# Baby Poodle



## Galatiotis (Dec 15, 2020)

Hi all,

This beautiful puppy is going to be the new member of our family.
Can you please help us to identify what breed is he?
We were told that he is a miniature poodle.

Thank you all for your help.


----------



## Raindrops (Mar 24, 2019)

What a cutie. To me, I do not see miniature poodle when I look at him. He looks more like a maltese mix. Even as puppies, miniature poodles tend to be much less stocky and the ears look quite different.


----------



## cowpony (Dec 30, 2009)

Hard to say. My guess would be some combination of poodle, Maltese, bichon, and/or Havanese. Are you getting him from a rescue? I would hope a breeder would know the ancestry!


----------



## purplelullaby10 (Oct 25, 2016)

What a cutie! I agree that he looks to have some matlese in him.


----------



## Galatiotis (Dec 15, 2020)

cowpony said:


> Hard to say. My guess would be some combination of poodle, Maltese, bichon, and/or Havanese. Are you getting him from a rescue? I would hope a breeder would know the ancestry!





Raindrops said:


> What a cutie. To me, I do not see miniature poodle when I look at him. He looks more like a maltese mix. Even as puppies, miniature poodles tend to be much less stocky and the ears look quite different.





cowpony said:


> Hard to say. My guess would be some combination of poodle, Maltese, bichon, and/or Havanese. Are you getting him from a rescue?
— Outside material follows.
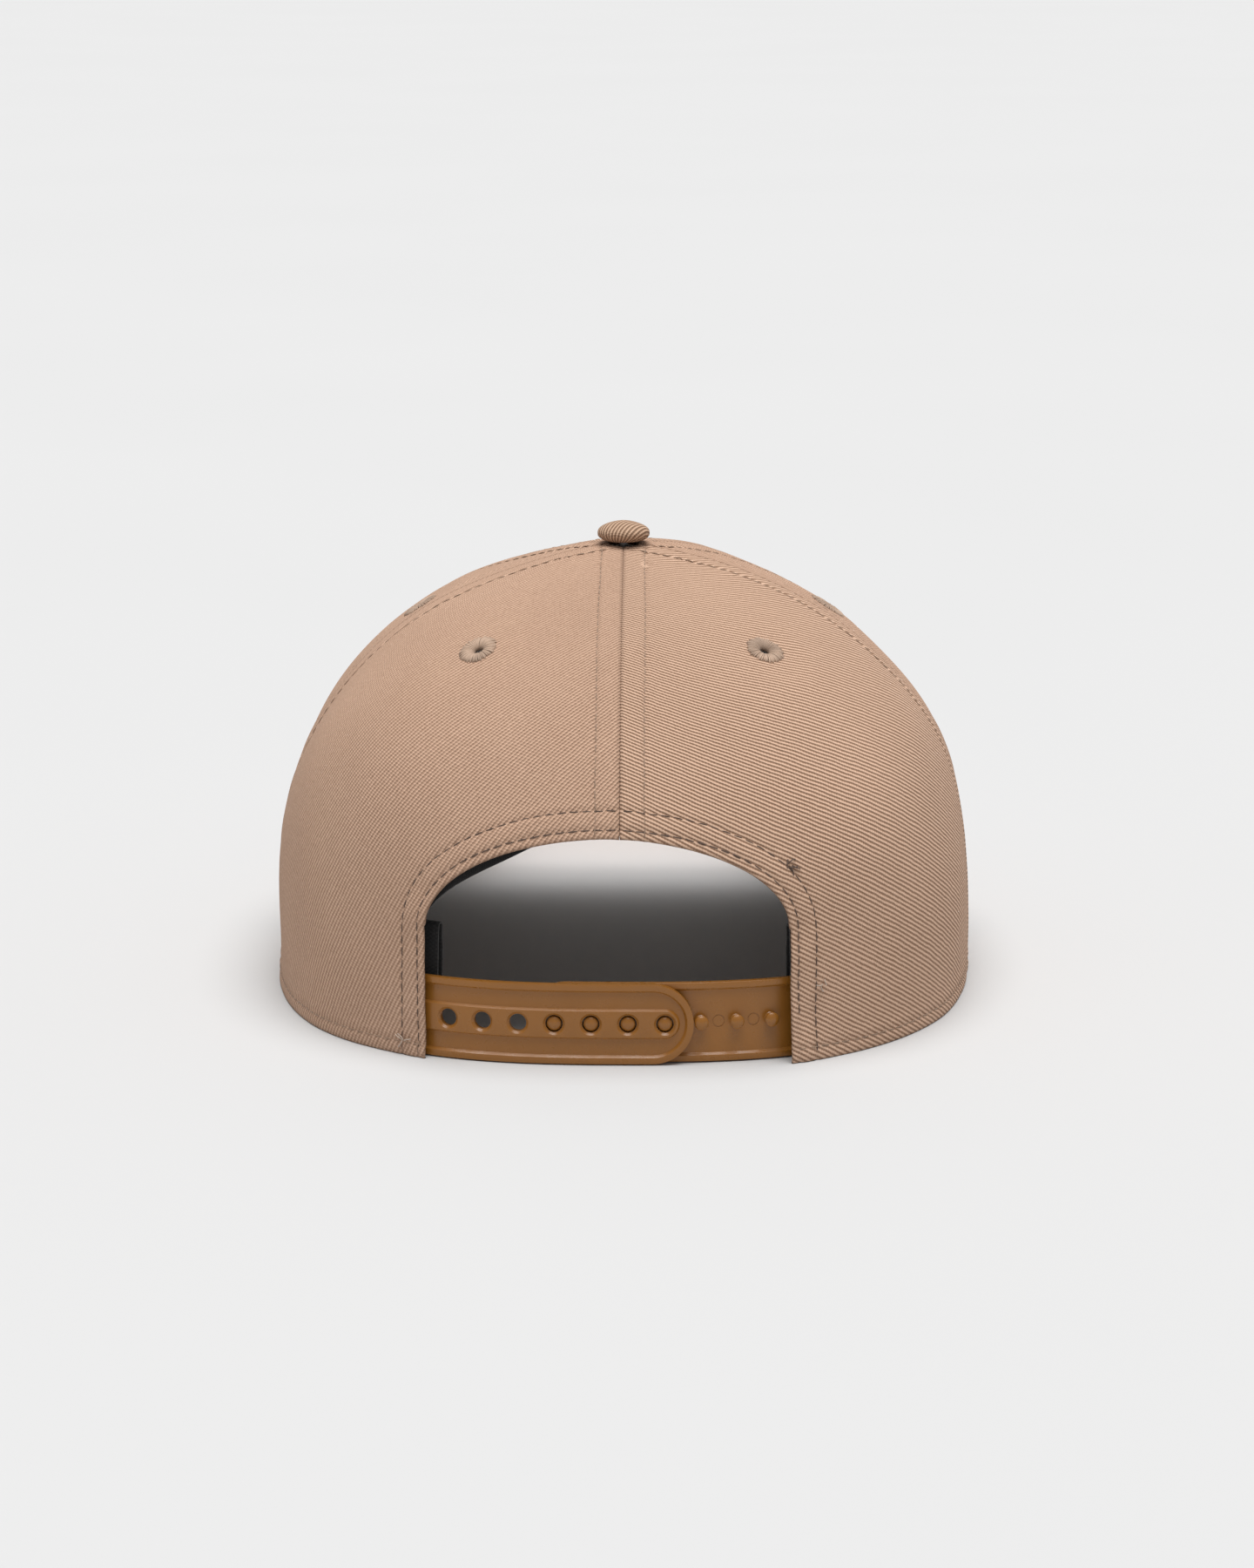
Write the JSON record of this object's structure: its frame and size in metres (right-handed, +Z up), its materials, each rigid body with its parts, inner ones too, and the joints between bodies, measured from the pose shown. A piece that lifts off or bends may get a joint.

I would hope a breeder would know the ancestry!


Thank you for your feedback,
According to the breeder, both parents are miniature poodles and they are registered with CKC.


----------



## PeggyTheParti (Sep 5, 2019)

Galatiotis said:


> Thank you for your feedback,
> According to the breeder, both parents are miniature poodles and they are registered with CKC.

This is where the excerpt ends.